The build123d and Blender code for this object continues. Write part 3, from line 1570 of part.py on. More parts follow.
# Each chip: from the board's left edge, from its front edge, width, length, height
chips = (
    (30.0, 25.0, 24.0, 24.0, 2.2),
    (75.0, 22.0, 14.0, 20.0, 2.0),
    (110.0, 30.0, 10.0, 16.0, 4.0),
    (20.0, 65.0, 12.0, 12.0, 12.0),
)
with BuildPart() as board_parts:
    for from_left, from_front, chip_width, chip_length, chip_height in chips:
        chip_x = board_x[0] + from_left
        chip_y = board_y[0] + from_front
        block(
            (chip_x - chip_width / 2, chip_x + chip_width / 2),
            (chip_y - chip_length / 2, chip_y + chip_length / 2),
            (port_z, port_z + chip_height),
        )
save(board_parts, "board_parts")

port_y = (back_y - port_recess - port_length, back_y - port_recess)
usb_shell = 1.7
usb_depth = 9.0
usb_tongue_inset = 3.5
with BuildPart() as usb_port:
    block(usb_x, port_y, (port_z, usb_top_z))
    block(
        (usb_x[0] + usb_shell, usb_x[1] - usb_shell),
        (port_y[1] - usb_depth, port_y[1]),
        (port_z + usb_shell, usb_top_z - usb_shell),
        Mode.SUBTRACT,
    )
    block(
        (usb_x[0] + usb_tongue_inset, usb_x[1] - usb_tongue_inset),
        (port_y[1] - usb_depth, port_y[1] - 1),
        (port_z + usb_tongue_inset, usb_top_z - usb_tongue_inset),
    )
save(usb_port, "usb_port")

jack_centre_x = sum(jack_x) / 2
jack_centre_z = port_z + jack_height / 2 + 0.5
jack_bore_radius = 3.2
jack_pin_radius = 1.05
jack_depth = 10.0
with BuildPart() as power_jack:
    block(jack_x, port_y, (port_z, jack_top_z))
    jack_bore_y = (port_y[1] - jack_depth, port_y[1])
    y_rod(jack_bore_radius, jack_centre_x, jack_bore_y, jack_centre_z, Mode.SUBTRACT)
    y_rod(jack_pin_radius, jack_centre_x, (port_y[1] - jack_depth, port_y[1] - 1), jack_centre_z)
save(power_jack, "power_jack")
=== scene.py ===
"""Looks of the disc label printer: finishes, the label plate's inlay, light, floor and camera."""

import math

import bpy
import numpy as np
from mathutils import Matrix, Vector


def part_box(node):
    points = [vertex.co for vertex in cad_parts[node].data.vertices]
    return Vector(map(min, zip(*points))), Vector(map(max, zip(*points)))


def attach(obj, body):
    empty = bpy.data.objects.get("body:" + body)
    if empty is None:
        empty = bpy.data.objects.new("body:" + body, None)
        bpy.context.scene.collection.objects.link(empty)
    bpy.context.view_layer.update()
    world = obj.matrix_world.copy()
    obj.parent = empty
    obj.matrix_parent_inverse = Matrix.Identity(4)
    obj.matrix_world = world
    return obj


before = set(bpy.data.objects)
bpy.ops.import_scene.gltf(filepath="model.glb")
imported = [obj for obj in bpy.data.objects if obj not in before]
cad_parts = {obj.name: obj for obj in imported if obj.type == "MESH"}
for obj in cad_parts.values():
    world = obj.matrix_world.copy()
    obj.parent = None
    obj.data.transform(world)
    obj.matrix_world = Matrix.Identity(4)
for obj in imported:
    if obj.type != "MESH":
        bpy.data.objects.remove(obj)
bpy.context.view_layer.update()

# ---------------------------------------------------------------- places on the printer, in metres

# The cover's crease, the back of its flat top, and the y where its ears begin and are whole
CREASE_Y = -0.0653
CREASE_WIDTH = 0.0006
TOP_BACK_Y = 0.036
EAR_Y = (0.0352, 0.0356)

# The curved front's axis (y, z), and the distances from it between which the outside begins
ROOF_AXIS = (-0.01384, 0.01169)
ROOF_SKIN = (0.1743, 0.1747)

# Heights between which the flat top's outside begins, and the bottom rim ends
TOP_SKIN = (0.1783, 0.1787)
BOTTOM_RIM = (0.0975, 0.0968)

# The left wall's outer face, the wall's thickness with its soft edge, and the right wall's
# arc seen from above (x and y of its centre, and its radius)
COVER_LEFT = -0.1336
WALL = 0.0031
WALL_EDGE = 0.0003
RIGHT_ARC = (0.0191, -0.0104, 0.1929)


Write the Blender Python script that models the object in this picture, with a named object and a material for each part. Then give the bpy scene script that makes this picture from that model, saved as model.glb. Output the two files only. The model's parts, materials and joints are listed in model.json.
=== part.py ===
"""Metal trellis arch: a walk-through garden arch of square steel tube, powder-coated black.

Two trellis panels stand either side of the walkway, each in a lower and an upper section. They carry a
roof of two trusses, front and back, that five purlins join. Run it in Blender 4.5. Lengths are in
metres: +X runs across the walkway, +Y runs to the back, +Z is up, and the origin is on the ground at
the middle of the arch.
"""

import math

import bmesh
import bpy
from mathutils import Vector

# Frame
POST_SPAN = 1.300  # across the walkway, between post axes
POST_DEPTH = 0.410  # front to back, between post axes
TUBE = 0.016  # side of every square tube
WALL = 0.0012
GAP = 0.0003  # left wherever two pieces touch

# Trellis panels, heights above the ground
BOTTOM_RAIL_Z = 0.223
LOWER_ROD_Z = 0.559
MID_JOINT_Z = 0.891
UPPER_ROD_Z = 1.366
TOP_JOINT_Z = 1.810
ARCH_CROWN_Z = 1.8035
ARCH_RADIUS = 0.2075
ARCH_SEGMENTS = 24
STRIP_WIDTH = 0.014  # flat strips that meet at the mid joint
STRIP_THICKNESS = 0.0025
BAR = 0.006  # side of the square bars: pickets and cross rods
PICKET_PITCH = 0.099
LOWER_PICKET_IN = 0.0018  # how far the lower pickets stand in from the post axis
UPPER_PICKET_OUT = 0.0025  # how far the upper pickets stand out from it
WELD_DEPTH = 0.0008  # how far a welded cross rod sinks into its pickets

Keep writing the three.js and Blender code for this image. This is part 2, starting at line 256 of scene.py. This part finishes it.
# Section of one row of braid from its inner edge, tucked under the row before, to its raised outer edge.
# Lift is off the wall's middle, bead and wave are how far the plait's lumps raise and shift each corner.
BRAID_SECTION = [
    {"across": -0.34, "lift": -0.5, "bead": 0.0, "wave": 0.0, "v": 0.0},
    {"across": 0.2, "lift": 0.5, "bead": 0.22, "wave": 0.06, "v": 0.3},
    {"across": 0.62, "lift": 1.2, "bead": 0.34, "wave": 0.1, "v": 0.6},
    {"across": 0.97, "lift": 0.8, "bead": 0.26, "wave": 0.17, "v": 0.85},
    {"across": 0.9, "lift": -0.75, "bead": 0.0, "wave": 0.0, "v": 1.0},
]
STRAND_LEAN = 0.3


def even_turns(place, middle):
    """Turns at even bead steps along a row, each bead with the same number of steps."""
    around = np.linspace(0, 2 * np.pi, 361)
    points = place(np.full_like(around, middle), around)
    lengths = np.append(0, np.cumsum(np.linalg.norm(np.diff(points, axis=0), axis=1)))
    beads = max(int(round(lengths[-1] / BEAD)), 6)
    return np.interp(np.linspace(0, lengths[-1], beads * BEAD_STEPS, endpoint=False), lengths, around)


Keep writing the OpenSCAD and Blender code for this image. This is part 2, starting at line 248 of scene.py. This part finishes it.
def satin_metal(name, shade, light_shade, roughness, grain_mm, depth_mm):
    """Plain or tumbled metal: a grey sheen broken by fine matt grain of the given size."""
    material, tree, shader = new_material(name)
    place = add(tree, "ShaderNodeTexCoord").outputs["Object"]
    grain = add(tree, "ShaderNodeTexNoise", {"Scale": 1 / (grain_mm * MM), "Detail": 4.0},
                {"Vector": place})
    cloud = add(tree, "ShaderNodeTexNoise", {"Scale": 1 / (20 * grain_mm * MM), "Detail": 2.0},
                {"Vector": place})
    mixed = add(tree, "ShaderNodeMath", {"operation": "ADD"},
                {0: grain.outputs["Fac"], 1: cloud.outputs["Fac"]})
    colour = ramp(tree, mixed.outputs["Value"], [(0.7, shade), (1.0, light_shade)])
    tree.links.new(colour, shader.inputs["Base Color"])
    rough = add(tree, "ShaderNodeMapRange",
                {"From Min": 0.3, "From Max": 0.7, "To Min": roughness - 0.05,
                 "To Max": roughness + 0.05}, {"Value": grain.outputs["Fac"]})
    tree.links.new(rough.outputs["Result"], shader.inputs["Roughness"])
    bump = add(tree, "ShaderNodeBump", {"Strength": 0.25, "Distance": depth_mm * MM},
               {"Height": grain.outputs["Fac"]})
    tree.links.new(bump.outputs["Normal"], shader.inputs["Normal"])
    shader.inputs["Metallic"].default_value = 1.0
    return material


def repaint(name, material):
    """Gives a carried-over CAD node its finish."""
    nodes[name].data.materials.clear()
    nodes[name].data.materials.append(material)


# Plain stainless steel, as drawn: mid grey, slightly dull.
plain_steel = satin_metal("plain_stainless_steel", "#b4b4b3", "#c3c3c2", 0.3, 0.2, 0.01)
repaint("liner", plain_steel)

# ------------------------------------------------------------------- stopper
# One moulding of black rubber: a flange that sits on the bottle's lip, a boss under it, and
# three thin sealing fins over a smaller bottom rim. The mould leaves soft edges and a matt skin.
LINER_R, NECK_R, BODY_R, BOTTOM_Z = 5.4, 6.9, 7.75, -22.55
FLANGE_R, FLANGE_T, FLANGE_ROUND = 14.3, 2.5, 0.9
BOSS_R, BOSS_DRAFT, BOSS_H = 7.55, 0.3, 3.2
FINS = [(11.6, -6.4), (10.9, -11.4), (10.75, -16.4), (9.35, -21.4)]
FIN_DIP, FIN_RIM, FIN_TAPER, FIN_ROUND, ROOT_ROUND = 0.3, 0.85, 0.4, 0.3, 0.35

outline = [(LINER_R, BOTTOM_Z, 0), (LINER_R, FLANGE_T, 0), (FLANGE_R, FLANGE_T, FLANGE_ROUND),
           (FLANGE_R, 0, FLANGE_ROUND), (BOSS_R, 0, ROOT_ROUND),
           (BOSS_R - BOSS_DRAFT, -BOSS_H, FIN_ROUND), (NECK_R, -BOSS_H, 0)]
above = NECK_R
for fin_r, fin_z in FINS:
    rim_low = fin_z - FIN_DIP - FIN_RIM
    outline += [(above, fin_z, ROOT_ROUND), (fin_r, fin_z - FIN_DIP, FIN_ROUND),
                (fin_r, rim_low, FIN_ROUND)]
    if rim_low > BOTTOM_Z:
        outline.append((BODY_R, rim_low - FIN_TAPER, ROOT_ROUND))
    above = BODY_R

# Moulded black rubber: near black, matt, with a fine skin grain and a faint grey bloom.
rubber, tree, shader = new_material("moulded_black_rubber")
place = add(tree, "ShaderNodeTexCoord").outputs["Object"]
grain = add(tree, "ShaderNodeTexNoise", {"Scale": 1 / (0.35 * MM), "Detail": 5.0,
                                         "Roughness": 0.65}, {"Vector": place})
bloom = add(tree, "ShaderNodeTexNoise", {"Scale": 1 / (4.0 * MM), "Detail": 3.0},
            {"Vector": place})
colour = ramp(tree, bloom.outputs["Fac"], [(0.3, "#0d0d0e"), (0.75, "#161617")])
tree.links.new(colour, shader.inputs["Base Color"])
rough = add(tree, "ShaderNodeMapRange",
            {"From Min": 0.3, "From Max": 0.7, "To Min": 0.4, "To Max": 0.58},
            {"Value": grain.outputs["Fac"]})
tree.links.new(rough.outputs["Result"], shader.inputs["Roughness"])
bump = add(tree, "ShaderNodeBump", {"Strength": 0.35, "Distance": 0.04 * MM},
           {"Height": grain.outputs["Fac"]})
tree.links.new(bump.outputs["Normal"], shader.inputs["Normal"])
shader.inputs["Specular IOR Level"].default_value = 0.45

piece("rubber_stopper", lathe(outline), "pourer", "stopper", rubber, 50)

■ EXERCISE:
Retype the portion of the data above that starts on the line with "jack_centre_x = sum(jack_x) / 2" and finishes on the line with "zip(*points))), Vector(map(max, zip(*points)))", including both of those lines.

■ EXPECTED ANSWER:
jack_centre_x = sum(jack_x) / 2
jack_centre_z = port_z + jack_height / 2 + 0.5
jack_bore_radius = 3.2
jack_pin_radius = 1.05
jack_depth = 10.0
with BuildPart() as power_jack:
    block(jack_x, port_y, (port_z, jack_top_z))
    jack_bore_y = (port_y[1] - jack_depth, port_y[1])
    y_rod(jack_bore_radius, jack_centre_x, jack_bore_y, jack_centre_z, Mode.SUBTRACT)
    y_rod(jack_pin_radius, jack_centre_x, (port_y[1] - jack_depth, port_y[1] - 1), jack_centre_z)
save(power_jack, "power_jack")
=== scene.py ===
"""Looks of the disc label printer: finishes, the label plate's inlay, light, floor and camera."""

import math

import bpy
import numpy as np
from mathutils import Matrix, Vector


def part_box(node):
    points = [vertex.co for vertex in cad_parts[node].data.vertices]
    return Vector(map(min, zip(*points))), Vector(map(max, zip(*points)))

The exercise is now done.